■ **TASK BRIEF**
Repeat the listing in full. Nothing may be added or left out.
── MATERIAL PROVIDED
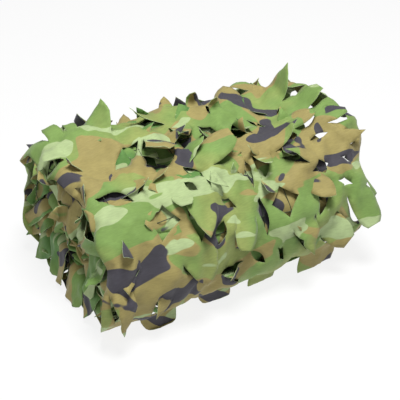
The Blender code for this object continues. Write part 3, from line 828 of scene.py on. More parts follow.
def lay_cloth(cloth, depth, rise_at, tuck, seed):
    """The places in space, in millimetres, of all of a cut cloth's points."""
    along, around = cloth.points.T
    laid = on_roll(along, around, depth(along, around), rise_at(along, around), tuck(along, around))
    uneven = random.Random(seed)
    for number, leaf in enumerate(cloth.leaves):
        mine = np.nonzero(cloth.owner == number)[0]
        cup = uneven.uniform(*CUPS) * leaf.wide
        twist = uneven.uniform(*TWISTS)
        deep = float(depth(leaf.along, leaf.around))
        laid[mine] = lay_leaf(leaf, cloth.points[mine], deep, rise_at, tuck, cup, twist)
    laid[:, 2] = np.maximum(laid[:, 2], FLOOR_GAP)
    return laid


def core_body(depth, raised):
    """A closed body inside the cloth, which it lies on while it settles: (places, faces)."""
    stations = np.linspace(BAND_LEFT, CORE_RIGHT, CORE_STATIONS)
    rounds = np.linspace(0.0, GIRTH, CORE_ROUNDS + 1)[:-1]
    along, around = (grid.ravel() for grid in np.meshgrid(stations, rounds, indexing="ij"))
    places = on_roll(along, around, depth, raised * hills_at(along, around), 0.0)
    index = np.arange(len(places)).reshape(len(stations), len(rounds))
    after = np.roll(index, -1, axis=1)
    faces = np.stack([index[:-1], after[:-1], after[1:], index[1:]], axis=-1).reshape(-1, 4)
    return places, [*faces.tolist(), index[0, ::-1].tolist(), index[-1].tolist()]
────
■ **RESULT OF THIS TASK**
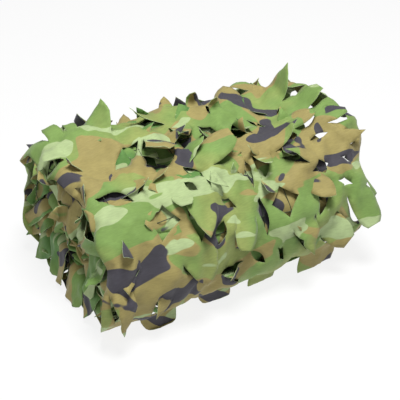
The Blender code for this object continues. Write part 3, from line 828 of scene.py on. More parts follow.
def lay_cloth(cloth, depth, rise_at, tuck, seed):
    """The places in space, in millimetres, of all of a cut cloth's points."""
    along, around = cloth.points.T
    laid = on_roll(along, around, depth(along, around), rise_at(along, around), tuck(along, around))
    uneven = random.Random(seed)
    for number, leaf in enumerate(cloth.leaves):
        mine = np.nonzero(cloth.owner == number)[0]
        cup = uneven.uniform(*CUPS) * leaf.wide
        twist = uneven.uniform(*TWISTS)
        deep = float(depth(leaf.along, leaf.around))
        laid[mine] = lay_leaf(leaf, cloth.points[mine], deep, rise_at, tuck, cup, twist)
    laid[:, 2] = np.maximum(laid[:, 2], FLOOR_GAP)
    return laid


def core_body(depth, raised):
    """A closed body inside the cloth, which it lies on while it settles: (places, faces)."""
    stations = np.linspace(BAND_LEFT, CORE_RIGHT, CORE_STATIONS)
    rounds = np.linspace(0.0, GIRTH, CORE_ROUNDS + 1)[:-1]
    along, around = (grid.ravel() for grid in np.meshgrid(stations, rounds, indexing="ij"))
    places = on_roll(along, around, depth, raised * hills_at(along, around), 0.0)
    index = np.arange(len(places)).reshape(len(stations), len(rounds))
    after = np.roll(index, -1, axis=1)
    faces = np.stack([index[:-1], after[:-1], after[1:], index[1:]], axis=-1).reshape(-1, 4)
    return places, [*faces.tolist(), index[0, ::-1].tolist(), index[-1].tolist()]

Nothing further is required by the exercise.